WORK TO BE COMPLETED — Please write out the material that follows, exactly as it stands.

═══

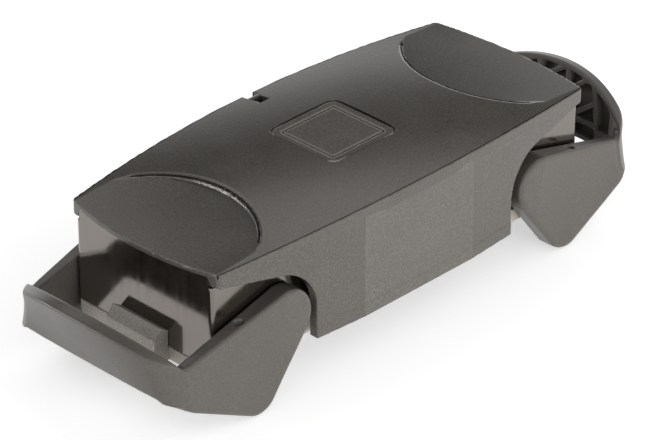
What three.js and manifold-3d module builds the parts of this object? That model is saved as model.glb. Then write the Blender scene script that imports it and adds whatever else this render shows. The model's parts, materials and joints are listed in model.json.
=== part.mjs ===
// Protection cover for an industrial rectangular connector, with a swinging locking lever at each end.
// Millimetres, +X along the cover, +Z up, Z = 0 on the surface that the open levers' heels stand on.
import * as THREE from 'three';
import { mergeVertices } from 'three/addons/utils/BufferGeometryUtils.js';
import Module from 'manifold-3d';

const wasm = await Module();
wasm.setup();

// ---- Driving dimensions ----------------------------------------------------------------------
const gap = 0.3; // play between pieces that touch

// Locking levers, in their own frame: pivot at the origin, X along the arm, Z up
const lever = {
  outer: 28.2, // half width over the arms at the pivot
  toeIn: 0.1, // how much narrower the pair gets for each millimetre towards the grip
  draft: 0.06, // and for each millimetre of height
  inner: 22.4, // half width between the arms
  eyeRadius: 7.5, // round end about the pivot
  topFall: 0.05, // how far the top edge falls for each millimetre towards the grip
  rearAngle: 41.4, // degrees that the rear edge falls below the arm
  heelReach: 18.4, // along the rear edge to the heel's centre
  heelRadius: 4.9,
  undersideAngle: 37.5, // degrees that the underside climbs from heel to grip
  armEnd: 25,
  droop: 11.5, // degrees that the open arm hangs below level
};

// Arched grip across the two arms
const grip = {
  rimTop: 14.7, // height of the arched rim at mid width
  rimReach: 38.6,
  rimRadius: 43.6, // of the arch, seen from the end
  rimLean: 0.82, // how far the rim runs back for each millimetre that it drops
  rimFloor: 6, // height at which the arch runs into the arms
  footReach: 36,
  footHeight: -0.9,
  footBow: 1.2, // how far the foot edge falls back at the corners
  footDrop: 2.2, // and how far it comes down there
  depth: 3.2,
  skin: 1.1,
  lip: 0.6, // how far the rim and the foot edge slope towards each other at the back
  cornerRadius: 2,
  rib: 1.1,
  ribPitch: 9,
  ribStart: -1.5,
};

const pivotX = 41.2;
const pivotAboveSkirt = 9.8;
const { degToRad } = THREE.MathUtils;
const heelTurn = degToRad(lever.rearAngle);
const along = new THREE.Vector2(Math.cos(heelTurn), -Math.sin(heelTurn));
const outward = new THREE.Vector2(-Math.sin(heelTurn), -Math.cos(heelTurn));
const heel = along.clone().multiplyScalar(lever.heelReach)
  .addScaledVector(outward, lever.eyeRadius - lever.heelRadius);
const droop = degToRad(lever.droop);
const heelDrop = heel.x * Math.sin(droop) - heel.y * Math.cos(droop) + lever.heelRadius;
const pivotZ = heelDrop; // the heels touch the surface at Z = 0
const skirtBottom = pivotZ - pivotAboveSkirt;

// Lid: a crowned pillow, bowed on all four edges
const lid = {
  halfLength: 58.9,
  halfWidth: 23.4,
  longBow: 4.5,
  endBow: 2.8,
  underside: skirtBottom + 23.1,
  cornerTop: skirtBottom + 26.7,
  edgeRise: 1.7,
  crown: 1.8,
  endCrown: 0.1,
  wall: 2.6,
};
const scoop = { radius: 26, start: 34.5, innerZ: skirtBottom + 27.5, outerZ: skirtBottom + 26.6 };
const badge = { width: 21.5, depth: 21, corner: 3, recess: 0.4 };
const eyelet = { y: 23.5, side: 3, notchWidth: 3.3, notchStart: 26.1, notchDepth: 2.1 };
const pocket = { halfLength: 54, halfWidth: 19 };
const sideRibs = { at: [-25, 0, 25], halfThickness: 0.8 };

// Side skirts below the lid's long edges
const skirt = { flatEnd: 17.7, flatY: 27.5, edgeX: 32.3, edgeY: 26.4, wall: 2.4, archRadius: 9.3 };

// Inner housing, sealing frame and gasket
const core = { halfLength: 59.5, halfWidth: 21.6, wall: 2.2, corner: 1.5, roof: 2 };
core.bottom = skirtBottom + 2.4;
core.top = lid.underside - gap;
const frame = { bottom: skirtBottom - 1.3, top: core.bottom - gap, wall: 4, lip: 1.5, lipHeight: 3 };
const gasket = { width: 1.8, proud: 0.6, height: 1.9 };
const tab = { halfWidth: 7.7, top: 7.8, front: 4.3, tip: 2.4, shoulder: 5.3, root: 0.7 };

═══

EXERCISE OUTPUT —
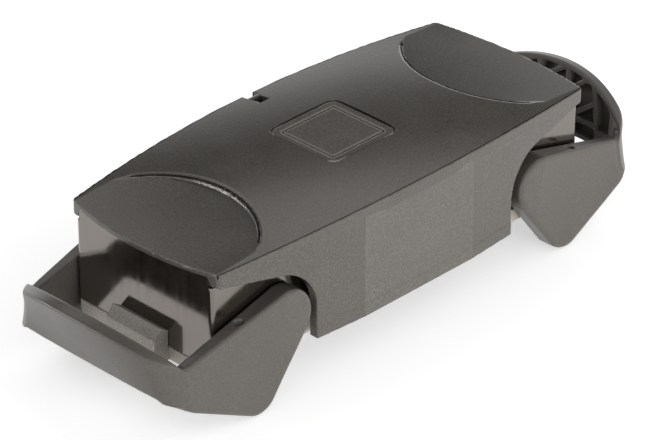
What three.js and manifold-3d module builds the parts of this object? That model is saved as model.glb. Then write the Blender scene script that imports it and adds whatever else this render shows. The model's parts, materials and joints are listed in model.json.
=== part.mjs ===
// Protection cover for an industrial rectangular connector, with a swinging locking lever at each end.
// Millimetres, +X along the cover, +Z up, Z = 0 on the surface that the open levers' heels stand on.
import * as THREE from 'three';
import { mergeVertices } from 'three/addons/utils/BufferGeometryUtils.js';
import Module from 'manifold-3d';

const wasm = await Module();
wasm.setup();

// ---- Driving dimensions ----------------------------------------------------------------------
const gap = 0.3; // play between pieces that touch

// Locking levers, in their own frame: pivot at the origin, X along the arm, Z up
const lever = {
  outer: 28.2, // half width over the arms at the pivot
  toeIn: 0.1, // how much narrower the pair gets for each millimetre towards the grip
  draft: 0.06, // and for each millimetre of height
  inner: 22.4, // half width between the arms
  eyeRadius: 7.5, // round end about the pivot
  topFall: 0.05, // how far the top edge falls for each millimetre towards the grip
  rearAngle: 41.4, // degrees that the rear edge falls below the arm
  heelReach: 18.4, // along the rear edge to the heel's centre
  heelRadius: 4.9,
  undersideAngle: 37.5, // degrees that the underside climbs from heel to grip
  armEnd: 25,
  droop: 11.5, // degrees that the open arm hangs below level
};

// Arched grip across the two arms
const grip = {
  rimTop: 14.7, // height of the arched rim at mid width
  rimReach: 38.6,
  rimRadius: 43.6, // of the arch, seen from the end
  rimLean: 0.82, // how far the rim runs back for each millimetre that it drops
  rimFloor: 6, // height at which the arch runs into the arms
  footReach: 36,
  footHeight: -0.9,
  footBow: 1.2, // how far the foot edge falls back at the corners
  footDrop: 2.2, // and how far it comes down there
  depth: 3.2,
  skin: 1.1,
  lip: 0.6, // how far the rim and the foot edge slope towards each other at the back
  cornerRadius: 2,
  rib: 1.1,
  ribPitch: 9,
  ribStart: -1.5,
};

const pivotX = 41.2;
const pivotAboveSkirt = 9.8;
const { degToRad } = THREE.MathUtils;
const heelTurn = degToRad(lever.rearAngle);
const along = new THREE.Vector2(Math.cos(heelTurn), -Math.sin(heelTurn));
const outward = new THREE.Vector2(-Math.sin(heelTurn), -Math.cos(heelTurn));
const heel = along.clone().multiplyScalar(lever.heelReach)
  .addScaledVector(outward, lever.eyeRadius - lever.heelRadius);
const droop = degToRad(lever.droop);
const heelDrop = heel.x * Math.sin(droop) - heel.y * Math.cos(droop) + lever.heelRadius;
const pivotZ = heelDrop; // the heels touch the surface at Z = 0
const skirtBottom = pivotZ - pivotAboveSkirt;

// Lid: a crowned pillow, bowed on all four edges
const lid = {
  halfLength: 58.9,
  halfWidth: 23.4,
  longBow: 4.5,
  endBow: 2.8,
  underside: skirtBottom + 23.1,
  cornerTop: skirtBottom + 26.7,
  edgeRise: 1.7,
  crown: 1.8,
  endCrown: 0.1,
  wall: 2.6,
};
const scoop = { radius: 26, start: 34.5, innerZ: skirtBottom + 27.5, outerZ: skirtBottom + 26.6 };
const badge = { width: 21.5, depth: 21, corner: 3, recess: 0.4 };
const eyelet = { y: 23.5, side: 3, notchWidth: 3.3, notchStart: 26.1, notchDepth: 2.1 };
const pocket = { halfLength: 54, halfWidth: 19 };
const sideRibs = { at: [-25, 0, 25], halfThickness: 0.8 };

// Side skirts below the lid's long edges
const skirt = { flatEnd: 17.7, flatY: 27.5, edgeX: 32.3, edgeY: 26.4, wall: 2.4, archRadius: 9.3 };

// Inner housing, sealing frame and gasket
const core = { halfLength: 59.5, halfWidth: 21.6, wall: 2.2, corner: 1.5, roof: 2 };
core.bottom = skirtBottom + 2.4;
core.top = lid.underside - gap;
const frame = { bottom: skirtBottom - 1.3, top: core.bottom - gap, wall: 4, lip: 1.5, lipHeight: 3 };
const gasket = { width: 1.8, proud: 0.6, height: 1.9 };
const tab = { halfWidth: 7.7, top: 7.8, front: 4.3, tip: 2.4, shoulder: 5.3, root: 0.7 };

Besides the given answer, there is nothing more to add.